Both in the Gospels - so many of parables are about the Kingdom - and in the epistles, texts about the Kingdom are about the present and not about the future. The verb forms reflect this: “the kingdom is like …” not “the kingdom will be like …”

To be sure, there is a connection between being a Jesus follower in this world, and spending eternity in Paradise with God. But the two are not identical.

Peter, while indicating this linkage, encourages virtue, not as a key to the afterlife, but rather as the key to making one’s self the most efficient instrument - as the key to placing one’s self at God’s disposal: making one’s self available as an instrument to be used by God:

For if these qualities are yours and are increasing, they keep you from being ineffective or unfruitful in the knowledge of our Lord Jesus Christ. For whoever lacks these qualities is so nearsighted that he is blind, having forgotten that he was cleansed from his former sins. Therefore, brothers, be all the more diligent to confirm your calling and election, for if you practice these qualities you will never fall. For in this way there will be richly provided for you an entrance into the eternal kingdom of our Lord and Savior Jesus Christ.

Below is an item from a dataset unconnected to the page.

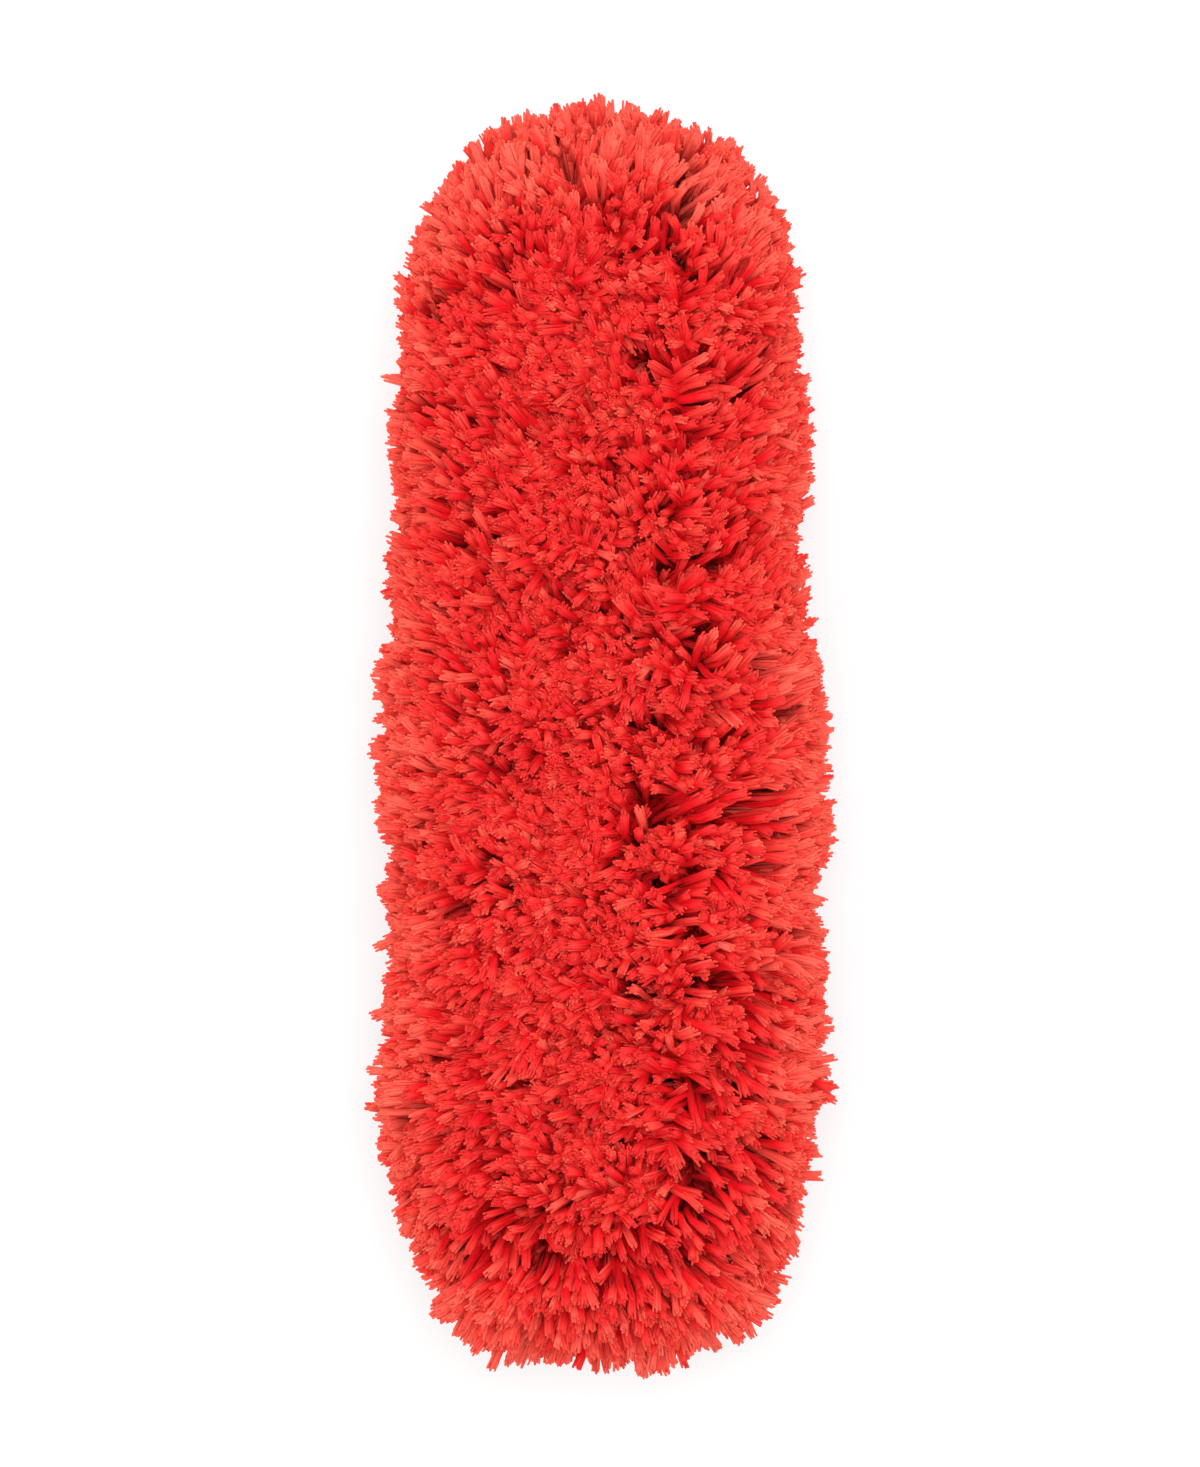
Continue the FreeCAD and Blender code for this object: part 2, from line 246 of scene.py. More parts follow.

Note that Peter tells us that virtues ‘confirm’ our status, but they do not create it. Practicing virtues verifies what is already the case - that we will spend eternity with Jesus and in His presence.

Yet, despite the inefficacy of the virtues to work salvation, there is some connection between virtue and salvation: note Peter’s use of the word ‘eternal’ in the text above.

Peter tells us that the virtues have this effect, that instead of merely entering the Kingdom, we will enter ‘richly’ and ‘abundantly.’

Note also that Peter stresses the ‘eternal’ Kingdom. What is begun in this world continues into the next. One can speak of the Kingdom in this world, i.e., what God is doing by means of His people here and now. Most of the citations in the New Testament speak of the Kingdom in this way.

But Peter adds the adjective ‘eternal’ - he lets the reader know that he’s going to reveal a new aspect of the Kingdom - that it has some connection with the afterlife. This ‘eternal’ Kingdom is somehow connected to the Kingdom of God and the Kingdom of Heaven, to God’s activity here and now using His people as instruments.